My belief is that we Brits have a proprietorial attitude towards the countryside. We don’t own it – at least most of us don’t! – but we have a clear vision of how it should look and want to protect it from anything we perceive to be a threat to its beauty. Literally high on the list for some people are the twin giants: wind turbines and electricity pylons.
I’ve written about turbines before but never about pylons, so I’ll correct that because they are much in the news: hundreds more of them could soon be striding across the landscape. Controversial structures since the first ones appeared almost 100 years ago (Rudyard Kipling reportedly once condemned them in The Times as a “permanent disfigurement”), there are now more than 90,000 of these pylons across the UK, carrying 4,300 miles of cable.
Many are linked to now-defunct fossil-fuel power stations which, from the 1800s until the last one closed in September last year, had burnt 4.6 billion tonnes of coal and emitted 10.6 billion tonnes of carbon dioxide.
In this new age of ‘clean power’ produced by wind, solar, nuclear and biomass from burning wood, waste and crops, the race is on to provide 95% of our electricity from renewables in five years’ time; right now the figure is around 50%. And demand for power is expected to double by 2050.
So, plans have been revealed to build an extra 1,300 pylons in England and Wales and hundreds more across the Scottish Highlands to take renewable power from where it’s generated to where it’s needed – and protests are growing. “Monstrous” is how opponents describe the height (up to 58 metres) and scale (around 500 pylons) of a new network proposed to run for 66 miles from Kintore in Aberdeenshire to Tealing in Angus. It would carry electricity from offshore wind farms and details of the route were recently submitted to the Scottish government.
One key project in England, a 114-mile line of pylons through East Anglia from Norwich to Tilbury, also carrying power from offshore, has led to a 40,000-signature petition calling for the grid to be either offshore or underground.
But industry experts point out that underground cables are on average around 4.5 times more expensive than overhead lines.
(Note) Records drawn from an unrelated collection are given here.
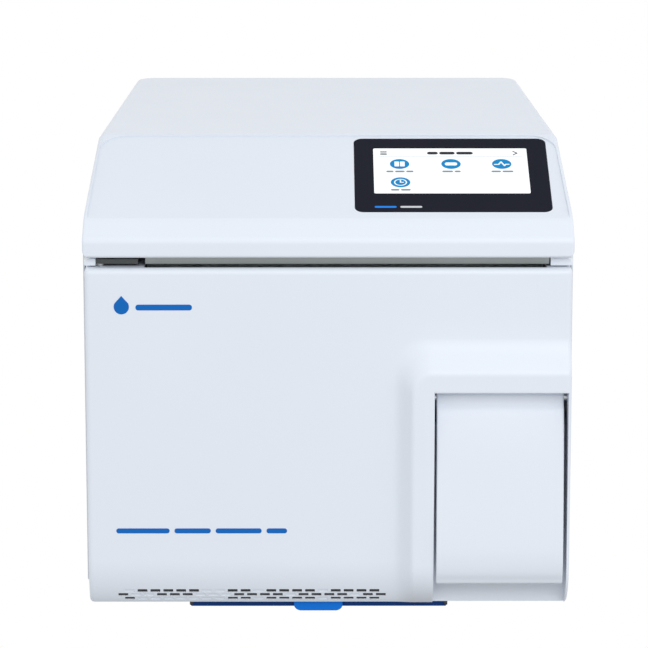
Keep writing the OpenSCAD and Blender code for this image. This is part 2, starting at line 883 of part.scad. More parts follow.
// Vent slots: three staggered rows across the lower curve of the door
module vent_slots() {
    rows = [37.5, 44, 51.2];
    x0 = -174;
    slot_h = 2.2;
    depth = 8;
    for (k = [0:2]) {
        shift = k == 1 ? 0 : 0.5;
        count = k == 1 ? 21 : 20;
        for (i = [0:count - 1])
            translate([x0 + (i + shift) * vent_pitch, curve_y - curve_d * cos(rows[k]),
                       curve_z - door_curve_r * sin(rows[k])])
                rotate([atan2(sin(rows[k]) / door_curve_r, cos(rows[k]) / curve_d), 0, 0])
                    translate([0, -2, -slot_h / 2]) cube([vent_l, depth, slot_h]);
    }
}

module door_shell() {
    color("whitesmoke") difference() {
        union() {
            along_x(-door_half, door_half, door_profile(0, 0));
            bulge(0);
        }
        difference() {
            union() {
                along_x(-door_half + skin, door_half - skin, concat(door_profile(0, skin),
                    [[liner_y + 1, door_bottom + skin], [liner_y + 1, door_top - skin]]));
                bulge(skin);
            }
            intersection() {
                recess_space(skin);
                span([0, -300, 0], [door_half, -218, 220]);
            }
        }
        recess_space(0);
        span([recess_x0, recess_y - 1, recess_gap_z], [recess_x1, liner_y + 1, recess_top]);
        span([-210, -243.8, notch_low_z], [notch_x, -190, notch_z]);
        rod_z(hinge_x, hinge_y, 260, door_top + 1, hinge_r + 0.5);
        rod_x(handle_y, handle_z, recess_x0 - 6, door_half - 1, handle_pin_r);
        span([trough_x[0], front_y + rim_w, trough_z], [trough_x[1], liner_y + 1, door_top + 1]);
        vent_slots();
    }
}

module door_liner() {
    half = door_half - skin - 0.3;
    block_x1 = notch_x;
    pan_r = flange_r + 4;
    color([0.35, 0.36, 0.38]) difference() {
        union() {
            span([-door_half, liner_y, door_bottom + 4], [door_half, door_back_y, door_top - 4]);
            span([-half, -243, notch_z + 0.2], [block_x1, liner_y + eps, notch_z + 24]);
            span([-half, -243, 268], [block_x1, liner_y + eps, door_top - skin - 0.3]);
            for (x = [latch_x - 3.3, latch_x + latch_t + 0.3])
                span([x, latch_y - 5, latch_z - 5], [x + 3, liner_y + eps, latch_z + 5]);
        }
        rod_y(chamber_x, chamber_z, liner_y - 1, door_back_y + 1, pan_r);
        span([-210, -243.8, 0], [notch_x, -190, notch_z]);
        rod_z(hinge_x, hinge_y, notch_z - 1, door_top, hinge_r + run);
        rod_y(lock_x, lock_z, liner_y - 1, door_back_y + 1, spindle_r);
        span([latch_x - 1, liner_y - 1, latch_z - 12], [latch_x + latch_t + 1, door_back_y + 1, latch_z + 14]);
        rod_x(latch_y, latch_z, latch_x - 8, latch_x + 14, 2);
        span([trough_x[0], liner_y - 1, trough_z], [trough_x[1], door_back_y + 1, door_top + 1]);
    }
}

module closure_plate() {
    color("silver") {
        rod_y(chamber_x, chamber_z, -211, -199.3, 99);
        rod_y(chamber_x, chamber_z, -217, -211 + eps, 70);
        rod_y(chamber_x, chamber_z, front_y + skin + 0.3, -217 + eps, 24);
        for (a = [45:90:315]) translate([chamber_x, 0, chamber_z]) rotate([0, a, 0])
            span([60, -210, -7], [flange_r + 9, -203, 7]);
        for (a = [45:90:315]) translate([chamber_x, 0, chamber_z]) rotate([0, a, 0])
            span([flange_r + 5, -210, -7], [flange_r + 14, liner_y, 7]);
    }
}

module door_seal() {
    color([0.75, 0.3, 0.2]) ring_y(chamber_x, chamber_z, -199.3, flange_front_y - 0.3, 88, 97);
}

module lock_spindle() {
    color("silver") {
        rod_y(lock_x, lock_z, -212, liner_y, 13);
        rod_y(lock_x, lock_z, liner_y - eps, -182, spindle_r);
        translate([lock_x, -182 - eps, lock_z]) rotate([-90, 0, 0]) cylinder(h = 4, r1 = spindle_r, r2 = 4);
    }
}

// Side outline of the handle plate: round about its pivot at the top, then
// leaning forward to the lower edge
handle_profile = concat(
    arc(handle_y, handle_z, handle_r, 0, 165, 12),
    [[-259, 172], [-264, 138], [-268, 93], [-270, 63], [-269, 49], [-266, 41], [-261, handle_low],
     [-257.5, 40], [-260, 51], [-261, 63], [-259.5, 93], [-256, 136], [-251.5, 168], [-245, 182]]);

module door_handle() {
    color("whitesmoke") difference() {
        along_x(handle_x0, handle_x0 + handle_w, handle_profile);
        rod_x(handle_y, handle_z, handle_x0 - 1, handle_x0 + handle_w + 1, handle_pin_r + run);
        span([spring_x0, handle_y - 5.2, handle_z - 8], [spring_x0 + spring_l, handle_y + 8, handle_z + 5]);
    }
}

module handle_pin() {
    color("silver") rod_x(handle_y, handle_z, recess_x0 - 6, door_half - 1, handle_pin_r);
}

// The closed outer form of the handle's return spring, round the pin
module handle_spring() {
    color("dimgray") difference() {
        rod_x(handle_y, handle_z, spring_x0 + 1, spring_x0 + spring_l - 1, handle_pin_r + 1.5);
        rod_x(handle_y, handle_z, spring_x0, spring_x0 + spring_l, handle_pin_r);
    }
}

module latch_hook() {
    tip_y = -182;
    color("gray") difference() {
        union() {
            rod_x(latch_y, latch_z, latch_x, latch_x + latch_t, 5);
            along_x(latch_x, latch_x + latch_t, [
                [latch_y, latch_z + 4], [tip_y - 4, latch_z + 4], [tip_y, latch_z],
                [tip_y, latch_z - 6], [tip_y - 6, latch_z - 3], [latch_y, latch_z - 4]]);
        }
        rod_x(latch_y, latch_z, latch_x - 1, latch_x + latch_t + 1, 2 + run);
    }
}

module fasteners() {
    color("silver") {
        for (x = screw_x, z = screw_z) {
            rod_y(x, z, rear_y - 8, rear_y + eps, screw_r);
            rod_y(x, z, rear_y, rear_y + 2, 3.6);
        }
        rod_x(latch_y, latch_z, latch_x - 4, latch_x + latch_t + 4, 2);
    }
}

base_chassis();
feet();
side_panel_left();
side_panel_right();
rear_panel();
front_frame();
display_hood();
top_lid();
lid_hinge_pins();
display_glass();
display_screen();
status_light_bars();
display_board();
chamber();
chamber_flange();
insulation_jacket();
heater_bands();
chamber_brackets();
chamber_rack();
tray_1();
tray_2();
tray_3();
feed_tank();
waste_tank();
tank_caps();
steam_generator();
vacuum_pump();
feed_pump();
valve_block();
solenoid_valves();
condenser();
fan_frame();
fan_rotor();
power_supply();
control_board();
mains_inlet();
mains_switch();
switch_rocker();
safety_valve();
air_filter();
pipework();
drain_couplings();
lock_nut();
lock_motor();
lock_pinion();
hinge_brackets();
hinge_pins();
filter_rails();
dust_filter_frame();
dust_filter_mat();
door_shell();
door_liner();
closure_plate();
door_seal();
lock_spindle();
door_handle();
handle_pin();
handle_spring();
latch_hook();
fasteners();
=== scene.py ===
"""Looks of the benchtop autoclave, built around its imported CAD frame.

Lengths in this script are millimetres until they reach a mesh; MM turns them into
the frame's metres. X is right, Y is to the rear, Z is up.
"""
import json
import math

import bmesh
import bpy
import numpy as np
from mathutils import Matrix, Vector


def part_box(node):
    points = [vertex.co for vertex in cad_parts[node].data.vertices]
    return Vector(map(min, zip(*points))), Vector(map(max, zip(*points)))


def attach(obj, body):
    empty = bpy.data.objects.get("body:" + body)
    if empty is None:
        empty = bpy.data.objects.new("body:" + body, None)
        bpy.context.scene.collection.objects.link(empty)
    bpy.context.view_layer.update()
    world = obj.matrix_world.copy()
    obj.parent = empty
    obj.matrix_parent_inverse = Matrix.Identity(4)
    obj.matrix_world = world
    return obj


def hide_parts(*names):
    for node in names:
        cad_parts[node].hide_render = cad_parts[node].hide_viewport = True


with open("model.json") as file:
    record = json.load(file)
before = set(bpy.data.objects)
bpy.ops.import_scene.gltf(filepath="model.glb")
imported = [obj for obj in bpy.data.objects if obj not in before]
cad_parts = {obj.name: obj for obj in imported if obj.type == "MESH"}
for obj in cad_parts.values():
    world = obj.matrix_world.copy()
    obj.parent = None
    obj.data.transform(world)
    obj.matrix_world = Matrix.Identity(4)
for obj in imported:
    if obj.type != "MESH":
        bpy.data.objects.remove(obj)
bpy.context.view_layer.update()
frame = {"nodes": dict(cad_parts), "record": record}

MM = 0.001
scene = bpy.context.scene


def box_mm(node):
    """A CAD node's lowest and highest corners, in millimetres."""
    low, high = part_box(node)
    return low / MM, high / MM


# ---- the frame's main planes, in millimetres ----

DOOR_LOW, DOOR_HIGH = box_mm("door_shell")
HOOD_LOW, HOOD_HIGH = box_mm("display_hood")
LID_LOW, LID_HIGH = box_mm("top_lid")
HANDLE_LOW, HANDLE_HIGH = box_mm("door_handle")
FILTER_LOW, FILTER_HIGH = box_mm("dust_filter_frame")

FRONT_Y = HOOD_LOW.y
CREASE_Y = HOOD_HIGH.y
TOP_Z = HOOD_HIGH.z
HOOD_HALF = HOOD_HIGH.x
TAPER = math.tan(math.radians(2.2))
FASCIA_TILT = math.radians(21)
BULGE_H = FRONT_Y - DOOR_LOW.y
SKIN = 3.0
# The door's lower front follows an oval: its half height, its half depth, then its centre
CURVE_R = 45.0
CURVE_D = 24.0
CURVE_Y = FRONT_Y + CURVE_D
CURVE_Z = 52.0


# ---- mesh helpers ----


def add_object(name, verts, faces):
    """A mesh object from points in millimetres."""
    mesh = bpy.data.meshes.new(name)
    mesh.from_pydata([tuple(c * MM for c in v) for v in verts], [], faces)
    mesh.update()
    obj = bpy.data.objects.new(name, mesh)
    scene.collection.objects.link(obj)
    return obj


def bake(obj):
    """Applies every modifier on obj."""
    graph = bpy.context.evaluated_depsgraph_get()
    old = obj.data
    name = old.name
    obj.data = bpy.data.meshes.new_from_object(obj.evaluated_get(graph))
    obj.modifiers.clear()
    bpy.data.meshes.remove(old)
    obj.data.name = name
    return obj


def combine(obj, tool, operation="DIFFERENCE"):
    """Cuts tool from obj, or joins it on, and removes tool."""
    mod = obj.modifiers.new("cut", "BOOLEAN")
    mod.operation = operation
    mod.solver = "EXACT"
    mod.object = tool
    bake(obj)
    bpy.data.objects.remove(tool)
    return obj


def outward(obj):
    """Turns every face of a closed mesh to point out."""
    bm = bmesh.new()
    bm.from_mesh(obj.data)
    bmesh.ops.recalc_face_normals(bm, faces=bm.faces)
    bm.to_mesh(obj.data)
    bm.free()
    return obj


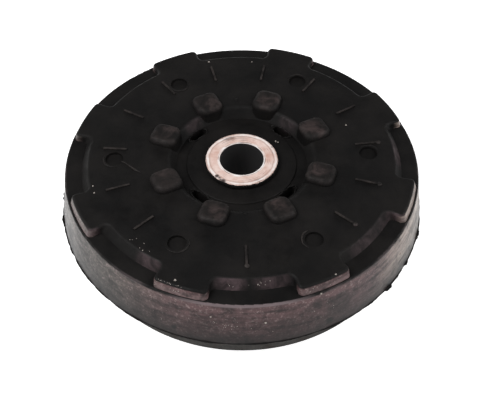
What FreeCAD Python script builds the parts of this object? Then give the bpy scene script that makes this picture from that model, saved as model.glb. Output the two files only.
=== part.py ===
import FreeCAD, Part
import math
import os

import Sketcher

# Strut top mount: a round rubber moulding bonded to three steel inserts.
# Millimetres, +Z up along the bush, origin on the surface it rests on.
# Angles run counter-clockwise from +X, seen from above.

os.makedirs("parts", exist_ok=True)
doc = FreeCAD.newDocument("strut_top_mount")

# Driving dimensions: name, value, what it is
SIZES = [
    ("skirt_radius", 60.4, "widest edge of the rubber, at the mould's parting line"),
    ("skirt_height", 12.5, "height of that edge above the rest plane"),
    ("skirt_undercut", 1.2, "rise of the skirt's underside from the neck to the edge"),
    ("wall_flare", 2.4, "how far the wall leans in from there up to the ledge"),
    ("ledge_height", 28.8, "ledge that runs round in front of the pads"),
    ("ledge_round", 0.65, "rounding of the wall's upper edge"),
    ("pad_height", 3.0, "rise of the rim pads and the top face above the ledge"),
    ("pad_setback", 0.65, "width of the ledge in front of a rim pad"),
    ("pad_lean", 0.9, "how far a rim pad's outer face leans in"),
    ("pad_sector", 17.7, "angle that one rim pad takes up"),
    ("pad_phase", 26.2, "angle of the first rim pad's middle"),
    ("pad_corner_round", 1.6, "rounding of the pads' upright corners"),
    ("pad_round", 1.1, "rounding of the top face's castellated outline"),
    ("castellation_count", 8, "rim pads, and the blocks in line with them"),
    ("gap_ledge", 5.5, "width of the ledge in a gap between two pads"),
    ("gap_lean", 2.3, "how far a gap's inner wall leans in"),
    ("well_radius", 24.0, "edge of the central well at the top face"),
    ("well_lean", 2.4, "how far the well's wall slopes in"),
    ("well_depth", 3.6, "depth of the groove between that wall and the collar"),
    ("well_round", 2.2, "rounding of the well's edge"),
    ("collar_radius", 18.0, "top edge of the rubber collar round the bush"),
    ("collar_lean", 0.3, "how far the collar's foot stands out"),
    ("collar_rise", 0.5, "rise of the collar above the groove"),
    ("collar_round", 0.3, "rounding of the collar's edge"),
    ("block_inner_radius", 22.4, "inner side of a block at its top"),
    ("block_outer_radius", 31.4, "outer side of a block at its top"),
    ("block_width", 8.8, "width of a block at its top"),
    ("block_rise", 2.3, "rise of the blocks above the top face"),
    ("block_draft", 6.0, "slope of the blocks' sides"),
    ("block_corner", 2.6, "rounding of the blocks' upright corners, at their top"),
    ("block_round", 1.9, "rounding of the blocks' tops"),
    ("dimple_inset", 8.55, "from the gaps' inner wall in to the circle of dimples"),
    ("dimple_radius", 2.95, "radius of a dimple left by a locating pin"),
    ("dimple_depth", 0.9, "depth of a dimple"),
    ("dimple_phase", 2.0, "angle of the first dimple"),
    ("dimple_count", 6, "dimples"),
    ("rib_inset", 4.45, "from the gaps' inner wall in to a rib's outer end"),
    ("rib_length", 7.8, "length of a thin radial rib"),
    ("rib_width", 0.7, "width of a rib"),
    ("rib_rise", 0.45, "height of a rib above the top face"),
    ("rib_pitch", 24.0, "angle from one rib to the next"),
    ("rib_start", 319.9, "angle of the first rib of the long row"),
    ("rib_count", 12, "ribs in the long row"),
    ("rib_single", 272.0, "angle of the rib that stands alone"),
    ("pocket_margin", 0.35, "floor left between a pocket and the groove's two walls"),
    ("pocket_width", 6.5, "width of a pocket across the radius"),
    ("pocket_corner", 1.1, "rounding of a pocket's corners"),
    ("pocket_depth", 4.0, "depth of a pocket below the groove"),
    ("pocket_phase", 48.0, "angle of the first pocket"),
    ("pocket_count", 4, "pockets"),
    ("bore_radius", 7.1, "clearance bore for a 14 mm rod"),
    ("bush_radius", 11.95, "outside of the bush, above its shoulder"),
    ("bush_shoulder", 1.75, "width of the shoulder that carries the core plate"),
    ("bush_proud", 1.7, "how far the bush's upper face stands above the collar"),
    ("bush_bottom", 5.0, "height of the bush's lower face"),
    ("bush_bore_chamfer", 0.15, "chamfer of the bore's ends"),
    ("bush_rim_chamfer", 0.2, "chamfer of the bush's outer edges"),
    ("plate_seat", 16.4, "height of the bush's shoulder"),
    ("plate_thickness", 3.0, "sheet of the core plate"),
    ("plate_flat_radius", 21.5, "flat middle of the core plate, on its upper side"),
    ("plate_radius", 32.0, "outer edge of the core plate, on its upper side"),
    ("plate_slope", 24.0, "angle at which the plate's rim is dished down"),
    ("plate_bend", 2.5, "inside radius of the plate's bend"),
    ("seat_height", 4.0, "height of the seat ring's bearing face"),
    ("seat_thickness", 2.5, "sheet of the seat ring"),
    ("seat_inner_radius", 34.0, "inner edge of the seat ring"),
    ("seat_cover", 5.9, "how far the skirt's edge stands out past the seat ring"),
    ("seat_bend", 1.0, "inside radius of the seat ring's bend"),
    ("neck_inset", 3.8, "from the seat ring's outside in to the rubber neck"),
    ("hollow_wall", 3.5, "rubber between the underside's hollow and the seat ring"),
    ("hollow_lean", 2.5, "how far the hollow's outer wall leans in"),
    ("hollow_roof", 9.5, "height of the hollow's roof"),
    ("hollow_round", 1.0, "rounding in the underside"),
    ("shroud_wall", 3.4, "rubber round the bush's lower end"),
    ("shroud_lean", 1.2, "how far the shroud's foot stands out"),
    ("shroud_setback", 1.6, "bare length of the bush below the shroud"),
]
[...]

After three years of public consultation about the East Anglian powerline and some 20,000 pieces of community feedback, one result is that a section in the glorious scenery of Dedham Vale will go underground – the project is now with the planning inspectorate.
Another of the 17 projects in what’s been called the Great Grid Upgrade – for 420 pylons from Grimsby to Walpole in Norfolk – is fuelling more protests, including from a farming family who fear that two 50-metre-tall pylons planned on their land will destroy their livelihood.
Jon and Judy Homer told BBC News they were worried construction work could lead to their Lincolnshire farm losing its organic status – something the National Grid denies, saying it will reinstate the land. “But every shovelful of soil and every blade of grass would have to be organic for us to be certified,” said Jon. Following concerns raised by councillors and locals, the National Grid has re-examined its plans for this 87-mile route; it now includes low-height pylons on a stretch through the Lincolnshire Wolds.
“We build diversity into all our projects from the start, guided by thorough environmental assessments developed with expert consultees, including Natural England,” a National Grid spokesperson told me. “Our projects aim to leave the environment in a better state, achieving at least a 10% improvement, and most farming can continue around our infrastructure with only land directly beneath pylons permanently affected.”
Some major planning inquiries lie ahead because of the Great Grid Upgrade, but how quickly will we get the results? It may be sooner than usual, as the government says it wants to make the planning process for nationally significant infrastructure projects swifter and more flexible.
Whatever your opinion on pylons, the countryside has always been a workplace and certain aspects of a workplace may never, to some, be pleasing on the eye. Ideally, they should be placed where they least offend – but that’s too easy to say when domineering metal structures are involved.